Had he been a multiple-Group-winning sprinter, stud owners would no doubt have been prepared to
give him a chance as a stallion. Unfortunately for Defoe, virtually his only chance of a stallion career would have been as a sire of jumpers – a career which has ultimately awaited several other Coronation Cup winners, such as Yeats, Shirocco, Scorpion and Fame And Glory in recent years.

Once upon a time a stallion career overseas might have been an option, with the various Commonwealth countries happy to use colts which represented Europe’s best Classic bloodlines.
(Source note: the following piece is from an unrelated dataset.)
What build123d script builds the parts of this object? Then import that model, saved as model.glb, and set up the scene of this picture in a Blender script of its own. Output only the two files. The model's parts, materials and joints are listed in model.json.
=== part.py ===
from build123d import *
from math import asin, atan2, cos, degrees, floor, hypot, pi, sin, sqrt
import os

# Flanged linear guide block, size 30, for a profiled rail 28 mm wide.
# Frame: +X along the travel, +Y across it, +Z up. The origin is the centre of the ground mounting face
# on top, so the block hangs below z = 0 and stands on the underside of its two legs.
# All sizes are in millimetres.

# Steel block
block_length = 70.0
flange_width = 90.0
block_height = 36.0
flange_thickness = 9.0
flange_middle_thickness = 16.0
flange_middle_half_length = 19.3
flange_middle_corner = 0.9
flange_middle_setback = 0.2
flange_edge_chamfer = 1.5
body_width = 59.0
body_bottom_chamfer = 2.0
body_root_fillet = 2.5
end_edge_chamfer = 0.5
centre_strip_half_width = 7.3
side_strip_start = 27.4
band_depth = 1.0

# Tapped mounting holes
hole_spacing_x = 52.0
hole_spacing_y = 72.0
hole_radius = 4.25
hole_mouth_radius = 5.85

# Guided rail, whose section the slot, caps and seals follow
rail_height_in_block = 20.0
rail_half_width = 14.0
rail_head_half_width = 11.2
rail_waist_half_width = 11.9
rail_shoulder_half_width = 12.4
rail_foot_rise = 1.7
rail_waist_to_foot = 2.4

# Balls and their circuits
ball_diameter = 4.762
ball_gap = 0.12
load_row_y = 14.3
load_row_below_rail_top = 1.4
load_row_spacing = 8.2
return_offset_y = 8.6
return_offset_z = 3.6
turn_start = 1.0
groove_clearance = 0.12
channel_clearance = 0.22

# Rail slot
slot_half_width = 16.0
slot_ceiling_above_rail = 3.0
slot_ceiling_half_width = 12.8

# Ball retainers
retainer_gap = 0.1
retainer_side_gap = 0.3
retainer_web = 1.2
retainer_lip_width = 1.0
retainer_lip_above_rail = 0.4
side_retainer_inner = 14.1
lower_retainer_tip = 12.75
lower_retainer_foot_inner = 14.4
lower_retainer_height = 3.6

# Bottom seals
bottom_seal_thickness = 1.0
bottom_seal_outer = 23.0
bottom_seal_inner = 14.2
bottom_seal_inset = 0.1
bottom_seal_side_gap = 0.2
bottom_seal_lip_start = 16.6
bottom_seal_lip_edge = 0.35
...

Nowadays there is still strong demand from Australia for middle-distance stayers, but as racehorses, not stallions.

South America used to be
another outlet, as was Japan, but at the time of writing there was only one European-raced stallion – Harbinger – among the top 25 Japanese stallions. The southern hemisphere countries largely seem happy for shuttle stallions to fulfil their need for different bloodlines, while other countries have economic problems which limit their spending power.

Maybe gelding will become an option for more horses which are thought unlikely to reach the highest level. Defoe is one of three 2019 Group 1-winning geldings, another being the Lockinge Stakes winner Mustashry, already a Group 3 winner when he was gelded in 2018. However, the Prix d’Ispahan winner Zabeel Prince was a once-raced maiden when he faced the unkindest cut of all. We have also seen the gelded Aspetar take the Grand Prix de Chantilly.